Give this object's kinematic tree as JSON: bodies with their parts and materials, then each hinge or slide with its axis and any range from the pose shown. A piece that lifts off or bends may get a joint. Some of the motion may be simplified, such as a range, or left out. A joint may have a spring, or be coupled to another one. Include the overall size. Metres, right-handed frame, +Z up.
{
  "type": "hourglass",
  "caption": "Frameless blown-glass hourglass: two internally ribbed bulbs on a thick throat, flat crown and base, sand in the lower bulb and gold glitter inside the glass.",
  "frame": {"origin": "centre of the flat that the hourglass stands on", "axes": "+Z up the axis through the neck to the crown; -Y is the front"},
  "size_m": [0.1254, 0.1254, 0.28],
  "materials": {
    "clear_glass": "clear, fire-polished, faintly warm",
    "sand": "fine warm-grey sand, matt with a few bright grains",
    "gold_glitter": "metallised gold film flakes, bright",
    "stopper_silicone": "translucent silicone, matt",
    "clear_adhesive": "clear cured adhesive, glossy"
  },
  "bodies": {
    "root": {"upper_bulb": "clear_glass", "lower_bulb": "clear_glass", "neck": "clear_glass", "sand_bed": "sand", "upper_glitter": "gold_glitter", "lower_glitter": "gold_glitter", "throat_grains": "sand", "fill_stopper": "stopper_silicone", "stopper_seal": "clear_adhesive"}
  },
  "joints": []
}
####################
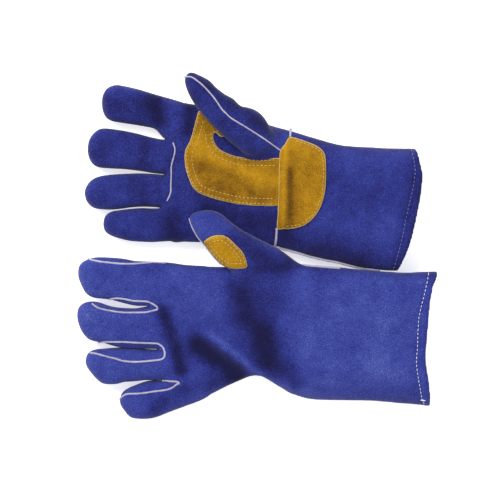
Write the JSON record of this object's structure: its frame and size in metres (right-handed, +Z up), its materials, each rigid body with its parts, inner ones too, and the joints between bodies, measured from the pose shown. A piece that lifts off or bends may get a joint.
####################
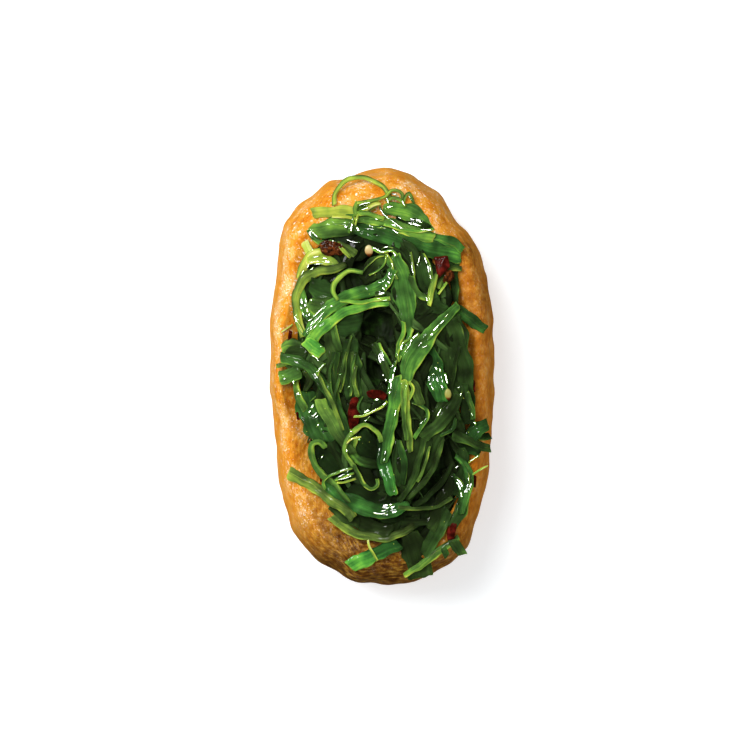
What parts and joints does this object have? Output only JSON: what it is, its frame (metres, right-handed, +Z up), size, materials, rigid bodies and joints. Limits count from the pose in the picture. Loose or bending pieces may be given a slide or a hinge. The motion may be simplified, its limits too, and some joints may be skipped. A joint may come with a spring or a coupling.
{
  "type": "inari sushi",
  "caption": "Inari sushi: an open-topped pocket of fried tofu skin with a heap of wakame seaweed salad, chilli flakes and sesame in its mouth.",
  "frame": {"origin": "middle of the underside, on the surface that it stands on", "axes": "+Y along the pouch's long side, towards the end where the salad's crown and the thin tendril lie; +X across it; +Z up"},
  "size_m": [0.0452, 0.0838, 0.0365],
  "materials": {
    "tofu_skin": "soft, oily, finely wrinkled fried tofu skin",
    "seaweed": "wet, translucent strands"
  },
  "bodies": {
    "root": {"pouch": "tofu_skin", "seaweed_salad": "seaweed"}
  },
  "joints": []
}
####################
> [TASK REQUIREMENTS] Look through the data above. Find each line with the string "hinge" and copy it.

> [TASK RESULT]
Give this object's kinematic tree as JSON: bodies with their parts and materials, then each hinge or slide with its axis and any range from the pose shown. A piece that lifts off or bends may get a joint. Some of the motion may be simplified, such as a range, or left out. A joint may have a spring, or be coupled to another one. Include the overall size. Metres, right-handed frame, +Z up.
What parts and joints does this object have? Output only JSON: what it is, its frame (metres, right-handed, +Z up), size, materials, rigid bodies and joints. Limits count from the pose in the picture. Loose or bending pieces may be given a slide or a hinge. The motion may be simplified, its limits too, and some joints may be skipped. A joint may come with a spring or a coupling.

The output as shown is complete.